Here are my one-liners, to print and put by your computer screen:
“ONLY DO WHAT ONLY YOU CAN DO”
“PRODUCE 20% MORE AND WORK 20% LESS”
Let others do the rest.
Saturday, 26 July 2014
There was a golden age in the years before the internet.
Clients of lawyers, accountants, architects, business consultants and financial advisers looked up to and respected their advisers. In fact, it was a two-way thing.
Advisers understood what it meant to be professional. They worked on behalf of, and in the best interests of their clients. Clients trusted you and you valued the trust that they imbued in you. But that trust got shattered.
Cunning advisers in almost every field would take advantage of their position. By definition, the professional expert had been trusted to do everything in their power to improve the lot of their clients. But now things had changed. Advisers started to work on their own account. They put their own needs (or should I say greed) ahead of the needs of their client. They started to abuse the trust.
As it happened, the next thing was that the internet came into the equation.
The actions of the few unscrupulous advisers had muddied the waters for all their kind. All got tarred with the same brush. But the internet seemed to redress the balance.
For a start, the speed and reach of the internet meant that a good or a bad reputation got spread ten times faster than in the old-days. More importantly, much of the so-called precious, hidden, ‘expert’ information was now available for all and sundry to see. It took a few clicks of Google and there it was for all to see. The big ‘secrets’ were no longer so secret.
The days when people in authority abused their power were over. Hurray! At least that’s how it seemed.
But be warned, because now there is a different kind of knowledge and it is in the hands of your clients. I am referring to the half-baked, semi-, demi-, wiki-cum-people’s knowledge that is very much a mixed blessing.
Doctors now see patients who have already self-diagnosed and are in a state of perpetual anxiety as they have looked up maybe 23 potentially life-threatening diseases they may have contracted which any expert could see was flu. Lawyers have clients quoting case law as if they had been in articles for the past five years. And on and on it goes.
Now, the downside of such a situation is clear. Everyone’s an expert and a little bit of information is a dangerous thing.
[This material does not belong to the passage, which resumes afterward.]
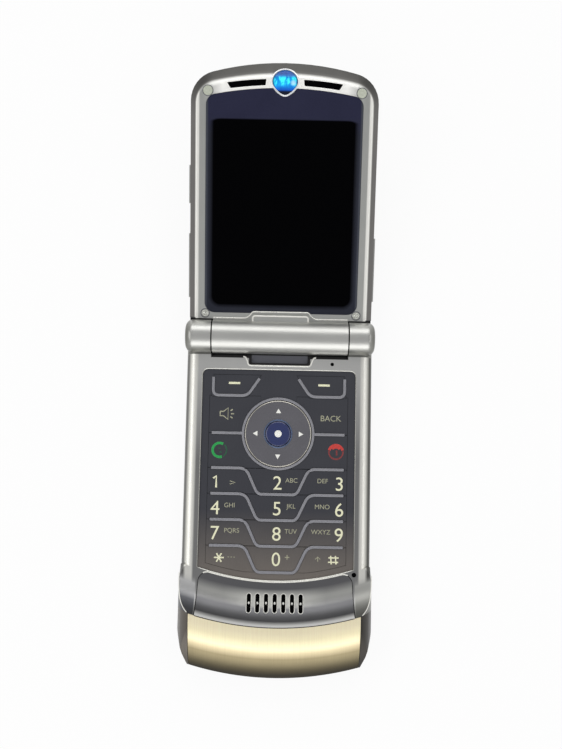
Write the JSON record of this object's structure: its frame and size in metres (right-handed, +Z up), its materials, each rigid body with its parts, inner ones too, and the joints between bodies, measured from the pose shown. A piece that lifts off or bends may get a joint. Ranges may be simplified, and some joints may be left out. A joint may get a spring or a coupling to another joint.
{
  "type": "flip phone",
  "caption": "Slim folding mobile phone, open: keypad base with a raised chin, full-width hinge barrel and a flip carrying the display and earpiece.",
  "frame": {"origin": "centre of the battery cover's back face, on the surface the phone lies on", "axes": "+X to the right seen from the keypad, +Y from the chin towards the flip, +Z up out of the keypad"},
  "size_m": [0.053, 0.1667, 0.0258],
  "materials": {
    "silver_metal": "satin silver-grey metal paint",
    "back_metal": "satin silver-grey metal",
    "rear_plastic": "silver-grey painted plastic",
    "chin_gold": "brushed champagne gold",
    "panel_grey": "satin grey metal",
    "keypad_metal": "etched charcoal metal",
    "rib_grey": "translucent grey light guide",
    "nav_grey": "satin dark grey metal with a polished edge",
    "select_navy": "glossy navy",
    "lens_dark": "clear window with a slate printed border",
    "outer_lens_dark": "smoked window",
    "display_black": "black display",
    "jewel_blue": "clear blue jewel",
    "rim_chrome": "polished",
    "bumper_rubber": "pale grey-green rubber",
    "screw_steel": "plated steel",
    "hinge_unit": "die-cast cam unit",
    "board_green": "circuit board",
    "film_white": "thin film",
    "part_black": "black plastic",
    "copper_film": "polyimide flex",
    "gold_plate": "plated plastic",
    "battery_grey": "plain wrapped pack"
  },
  "bodies": {
    "base": {"rear_housing": "rear_plastic", "front_housing": "silver_metal", "mic_panel": "panel_grey", "chin_cover": "chin_gold", "keypad_sheet": "keypad_metal", "light_guide": "rib_grey", "dome_sheet": "film_white", "main_board": "board_green", "board_shields": "screw_steel", "usb_socket": "screw_steel", "loudspeaker": "part_black", "microphone": "gold_plate", "antenna": "gold_plate", "card_holder": "screw_steel", "housing_screws": "screw_steel", "hinge_shaft": "screw_steel", "hinge_bush": "screw_steel", "hinge_flex": "copper_film"},
    "flip": {"flip_inner_housing": "silver_metal", "flip_outer_cover": "back_metal", "main_lens": "lens_dark", "main_display": "display_black", "outer_lens": "outer_lens_dark", "outer_display": "display_black", "camera_module": "part_black", "earpiece": "part_black", "vibrator": "hinge_unit", "jewel": "jewel_blue", "jewel_rim": "rim_chrome", "rubber_bumpers": "bumper_rubber", "flip_screws": "screw_steel", "flip_board": "board_green", "hinge_cam_unit": "hinge_unit"},
    "soft_key_left": {"soft_key_left": "keypad_metal"},
    "soft_key_right": {"soft_key_right": "keypad_metal"},
    "speaker_key": {"speaker_key": "keypad_metal"},
    "back_key": {"back_key": "keypad_metal"},
    "send_key": {"send_key": "keypad_metal"},
    "end_key": {"end_key": "keypad_metal"},
    "key_1": {"key_1": "keypad_metal"},
    "key_2": {"key_2": "keypad_metal"},
    "key_3": {"key_3": "keypad_metal"},
    "key_4": {"key_4": "keypad_metal"},
    "key_5": {"key_5": "keypad_metal"},
    "key_6": {"key_6": "keypad_metal"},
    "key_7": {"key_7": "keypad_metal"},
    "key_8": {"key_8": "keypad_metal"},
    "key_9": {"key_9": "keypad_metal"},
    "key_star": {"key_star": "keypad_metal"},
    "key_0": {"key_0": "keypad_metal"},
    "key_hash": {"key_hash": "keypad_metal"},
    "nav_ring": {"nav_ring": "nav_grey"},
    "nav_rocker": {"nav_rocker": "film_white"},
    "select_button": {"select_button": "select_navy"},
    "battery_cover": {"battery_cover": "back_metal"},
    "cover_latch": {"cover_latch": "part_black"},
    "battery": {"battery": "battery_grey"},
    "volume_key": {"volume_key": "back_metal"},
    "smart_key": {"smart_key": "back_metal"},
    "voice_key": {"voice_key": "back_metal"}
  },
  "joints": [
    {"name": "flip_hinge", "type": "hinge", "parent": "base", "child": "flip", "pos_m": [0, 0.046, 0.0075], "axis": [1, 0, 0], "range_deg": [0, 165]},
    {"name": "soft_key_left_press", "type": "slide", "parent": "base", "child": "soft_key_left", "axis": [0, 0, -1], "range_m": [0, 0.00015], "stiffness_N_per_m": 1000},
    {"name": "soft_key_right_press", "type": "slide", "parent": "base", "child": "soft_key_right", "axis": [0, 0, -1], "range_m": [0, 0.00015], "stiffness_N_per_m": 1000},
    {"name": "speaker_key_press", "type": "slide", "parent": "base", "child": "speaker_key", "axis": [0, 0, -1], "range_m": [0, 0.00015], "stiffness_N_per_m": 1000},
    {"name": "back_key_press", "type": "slide", "parent": "base", "child": "back_key", "axis": [0, 0, -1], "range_m": [0, 0.00015], "stiffness_N_per_m": 1000},
    {"name": "send_key_press", "type": "slide", "parent": "base", "child": "send_key", "axis": [0, 0, -1], "range_m": [0, 0.00015], "stiffness_N_per_m": 1000},
    {"name": "end_key_press", "type": "slide", "parent": "base", "child": "end_key", "axis": [0, 0, -1], "range_m": [0, 0.00015], "stiffness_N_per_m": 1000},
    {"name": "key_1_press", "type": "slide", "parent": "base", "child": "key_1", "axis": [0, 0, -1], "range_m": [0, 0.00015], "stiffness_N_per_m": 1000},
    {"name": "key_2_press", "type": "slide", "parent": "base", "child": "key_2", "axis": [0, 0, -1], "range_m": [0, 0.00015], "stiffness_N_per_m": 1000},
    {"name": "key_3_press", "type": "slide", "parent": "base", "child": "key_3", "axis": [0, 0, -1], "range_m": [0, 0.00015], "stiffness_N_per_m": 1000},
    {"name": "key_4_press", "type": "slide", "parent": "base", "child": "key_4", "axis": [0, 0, -1], "range_m": [0, 0.00015], "stiffness_N_per_m": 1000},
    {"name": "key_5_press", "type": "slide", "parent": "base", "child": "key_5", "axis": [0, 0, -1], "range_m": [0, 0.00015], "stiffness_N_per_m": 1000},
    {"name": "key_6_press", "type": "slide", "parent": "base", "child": "key_6", "axis": [0, 0, -1], "range_m": [0, 0.00015], "stiffness_N_per_m": 1000},
    {"name": "key_7_press", "type": "slide", "parent": "base", "child": "key_7", "axis": [0, 0, -1], "range_m": [0, 0.00015], "stiffness_N_per_m": 1000},
    {"name": "key_8_press", "type": "slide", "parent": "base", "child": "key_8", "axis": [0, 0, -1], "range_m": [0, 0.00015], "stiffness_N_per_m": 1000},
    {"name": "key_9_press", "type": "slide", "parent": "base", "child": "key_9", "axis": [0, 0, -1], "range_m": [0, 0.00015], "stiffness_N_per_m": 1000},
    {"name": "key_star_press", "type": "slide", "parent": "base", "child": "key_star", "axis": [0, 0, -1], "range_m": [0, 0.00015], "stiffness_N_per_m": 1000},
    {"name": "key_0_press", "type": "slide", "parent": "base", "child": "key_0", "axis": [0, 0, -1], "range_m": [0, 0.00015], "stiffness_N_per_m": 1000},
    {"name": "key_hash_press", "type": "slide", "parent": "base", "child": "key_hash", "axis": [0, 0, -1], "range_m": [0, 0.00015], "stiffness_N_per_m": 1000},
    {"name": "nav_tip_side", "type": "hinge", "parent": "base", "child": "nav_rocker", "pos_m": [0, 0.019, 0.0065], "axis": [0, 1, 0], "range_deg": [-1, 1], "stiffness_Nm_per_rad": 0.3},
    {"name": "nav_tip_front", "type": "hinge", "parent": "nav_rocker", "child": "nav_ring", "pos_m": [0, 0.019, 0.0065], "axis": [1, 0, 0], "range_deg": [-1, 1], "stiffness_Nm_per_rad": 0.3},
    {"name": "select_press", "type": "slide", "parent": "base", "child": "select_button", "axis": [0, 0, -1], "range_m": [0, 0.00015], "stiffness_N_per_m": 1000},
    {"name": "volume_rock", "type": "hinge", "parent": "flip", "child": "volume_key", "pos_m": [-0.0232, 0.06589, 0.009], "axis": [0, -0.2588, 0.9659], "range_deg": [-1.2, 1.2], "stiffness_Nm_per_rad": 0.5},
    {"name": "smart_press", "type": "slide", "parent": "flip", "child": "smart_key", "axis": [1, 0, 0], "range_m": [0, 0.0003], "stiffness_N_per_m": 1000},
    {"name": "voice_press", "type": "slide", "parent": "flip", "child": "voice_key", "axis": [-1, 0, 0], "range_m": [0, 0.0003], "stiffness_N_per_m": 1000},
    {"name": "cover_off", "type": "slide", "parent": "base", "child": "battery_cover", "axis": [0, 0, -1], "range_m": [0, 0.024]},
    {"name": "battery_out", "type": "slide", "parent": "base", "child": "battery", "axis": [0, 0, -1], "range_m": [0, 0.012]},
    {"name": "latch_slide", "type": "slide", "parent": "base", "child": "cover_latch", "axis": [0, 1, 0], "range_m": [0, 0.0008], "stiffness_N_per_m": 500}
  ],
  "couplings": [
    {"joint": "battery_out", "follows": "cover_off", "ratio": 0.5}
  ]
}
The upside is that clients will be savvier, more aware, and will no longer take recommendations at face value.
I see this as an opportunity. The experts, those in authority, need to recognise that their reputations have been battered. Priests, politicians, bankers and pop stars are at the top of the list of abusers. Lawyers, accountants, architects, consultants, journalists of all kinds have all had their share of damage caused by the abusers of trust.
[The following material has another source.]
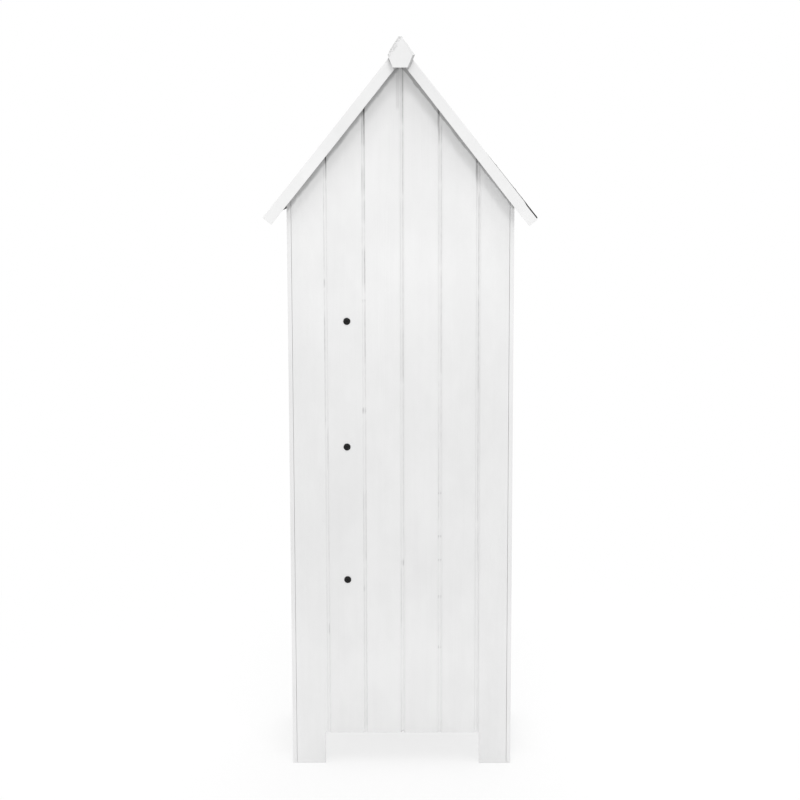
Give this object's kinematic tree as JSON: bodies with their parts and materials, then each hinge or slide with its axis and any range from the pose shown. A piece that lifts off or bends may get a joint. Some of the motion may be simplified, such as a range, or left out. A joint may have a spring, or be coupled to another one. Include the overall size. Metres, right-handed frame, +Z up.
{
  "type": "garden storage cabinet",
  "caption": "Free-standing white wooden garden cabinet like a beach hut: steep gable roof with bargeboards and kite finials, tongue and groove walls, hinged front door, shelves and a tall bay.",
  "frame": {"origin": "on the ground under the middle of the cabinet: the centre of the bottom of its bounding box", "axes": "+Z up, the door faces -Y, the rear wall that the picture shows faces +Y, and the shelves are at +X"},
  "size_m": [0.653, 0.57, 1.795],
  "materials": {
    "white_painted_wood": "satin white paint, brushed",
    "white_painted_inner_wood": "satin white paint, thin",
    "roofing_felt": "mineral grit, matte",
    "black_coated_metal": "satin black",
    "zinc_plated_steel": "zinc plated"
  },
  "bodies": {
    "cabinet": {"divider_boards": "white_painted_inner_wood", "floor_bearers": "white_painted_inner_wood", "floor_boards": "white_painted_inner_wood", "front_bargeboard_left": "white_painted_wood", "front_bargeboard_right": "white_painted_wood", "front_finial": "white_painted_wood", "front_gable_boards": "white_painted_wood", "front_header_batten": "white_painted_wood", "front_left_post": "white_painted_wood", "front_left_stile": "white_painted_wood", "front_rake_battens": "white_painted_wood", "front_right_post": "white_painted_wood", "front_right_stile": "white_painted_wood", "front_sill_batten": "white_painted_wood", "front_sill_board": "white_painted_wood", "hinge_frame_leaves": "black_coated_metal", "hinge_frame_screws": "black_coated_metal", "hinge_pins": "black_coated_metal", "left_side_boards": "white_painted_wood", "rear_bargeboard_left": "white_painted_wood", "rear_bargeboard_right": "white_painted_wood", "rear_batten_lower": "white_painted_wood", "rear_batten_upper": "white_painted_wood", "rear_board_1": "white_painted_wood", "rear_board_2": "white_painted_wood", "rear_board_3": "white_painted_wood", "rear_board_4": "white_painted_wood", "rear_board_5": "white_painted_wood", "rear_board_6": "white_painted_wood", "rear_finial": "white_painted_wood", "rear_left_post": "white_painted_wood", "rear_rake_battens": "white_painted_wood", "rear_right_post": "white_painted_wood", "right_side_boards": "white_painted_wood", "roof_boards_left": "white_painted_wood", "roof_boards_right": "white_painted_wood", "roof_felt": "roofing_felt", "shelf_bolt_nuts": "zinc_plated_steel", "shelf_bolts": "black_coated_metal", "shelf_lower": "white_painted_inner_wood", "shelf_middle": "white_painted_inner_wood", "shelf_rails": "white_painted_inner_wood", "shelf_rear_cleats": "white_painted_inner_wood", "shelf_upper": "white_painted_inner_wood", "turn_button_screw": "black_coated_metal", "wall_plates": "white_painted_wood"},
    "door": {"door_board_1": "white_painted_wood", "door_board_2": "white_painted_wood", "door_board_3": "white_painted_wood", "door_board_4": "white_painted_wood", "door_board_5": "white_painted_wood", "door_knob": "black_coated_metal", "door_ledge_lower": "white_painted_wood", "door_ledge_middle": "white_painted_wood", "door_ledge_screws": "zinc_plated_steel", "door_ledge_upper": "white_painted_wood", "hinge_door_leaves": "black_coated_metal", "hinge_door_screws": "black_coated_metal"},
    "turn_button": {"turn_button": "black_coated_metal"}
  },
  "joints": [
    {"name": "door_hinge", "type": "hinge", "parent": "cabinet", "child": "door", "pos_m": [-0.213, -0.2335, 0.7335], "axis": [0, 0, -1], "range_deg": [0, 170]},
    {"name": "turn_button_pivot", "type": "hinge", "parent": "cabinet", "child": "turn_button", "pos_m": [0.2325, -0.233, 0.79], "axis": [0, 1, 0], "continuous": true}
  ]
}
To stand out in this new world requires you to have a reputation beyond reproach. You need to recognise that people have always talked but now they talk to several thousand people with the single click of the keyboard.
There will always be a place for honest servants of their clients (after all you do serve your clients!) whose actions vindicate, validate and justify the trust that has been put in them. Every industry will have their abusers. You, however, need to consistently deliver with honesty and integrity.
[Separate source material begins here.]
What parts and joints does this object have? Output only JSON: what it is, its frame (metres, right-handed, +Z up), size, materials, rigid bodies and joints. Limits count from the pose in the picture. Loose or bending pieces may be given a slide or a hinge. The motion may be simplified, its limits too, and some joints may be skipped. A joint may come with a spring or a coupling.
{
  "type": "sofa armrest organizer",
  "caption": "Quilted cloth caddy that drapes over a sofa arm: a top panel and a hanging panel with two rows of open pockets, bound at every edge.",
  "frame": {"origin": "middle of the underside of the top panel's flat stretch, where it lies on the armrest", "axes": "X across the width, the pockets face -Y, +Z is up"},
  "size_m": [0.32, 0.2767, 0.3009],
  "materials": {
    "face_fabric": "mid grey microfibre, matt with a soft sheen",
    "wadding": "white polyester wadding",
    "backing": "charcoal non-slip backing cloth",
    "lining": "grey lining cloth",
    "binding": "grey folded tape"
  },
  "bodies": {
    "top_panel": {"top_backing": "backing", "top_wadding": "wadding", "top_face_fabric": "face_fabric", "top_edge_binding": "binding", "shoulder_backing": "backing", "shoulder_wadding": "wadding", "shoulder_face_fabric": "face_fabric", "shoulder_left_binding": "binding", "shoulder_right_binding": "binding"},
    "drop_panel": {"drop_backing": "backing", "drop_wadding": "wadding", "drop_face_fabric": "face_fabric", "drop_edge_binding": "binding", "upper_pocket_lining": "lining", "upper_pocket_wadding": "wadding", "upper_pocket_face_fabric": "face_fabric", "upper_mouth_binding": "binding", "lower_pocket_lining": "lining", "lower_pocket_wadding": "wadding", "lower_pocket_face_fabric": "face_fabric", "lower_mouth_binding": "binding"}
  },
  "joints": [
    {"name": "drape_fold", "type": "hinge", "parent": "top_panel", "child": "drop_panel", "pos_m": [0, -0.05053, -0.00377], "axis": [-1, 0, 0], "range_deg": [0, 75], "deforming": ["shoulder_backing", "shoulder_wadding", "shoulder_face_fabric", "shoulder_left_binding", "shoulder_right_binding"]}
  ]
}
Actions speak louder than words. Your reputation is created and spread by your clients. End of.
We are not talking about some kind of cover-up or euphemistically called reputation management campaign. We are talking about acting and behaving with respect for your clients and their needs. All the time. Always.
Remember, a pig with lipstick on is still a pig, no matter how you look at it.
PostScript – the same applies to food manufacturers and their inability to put the advertised ingredients into their products!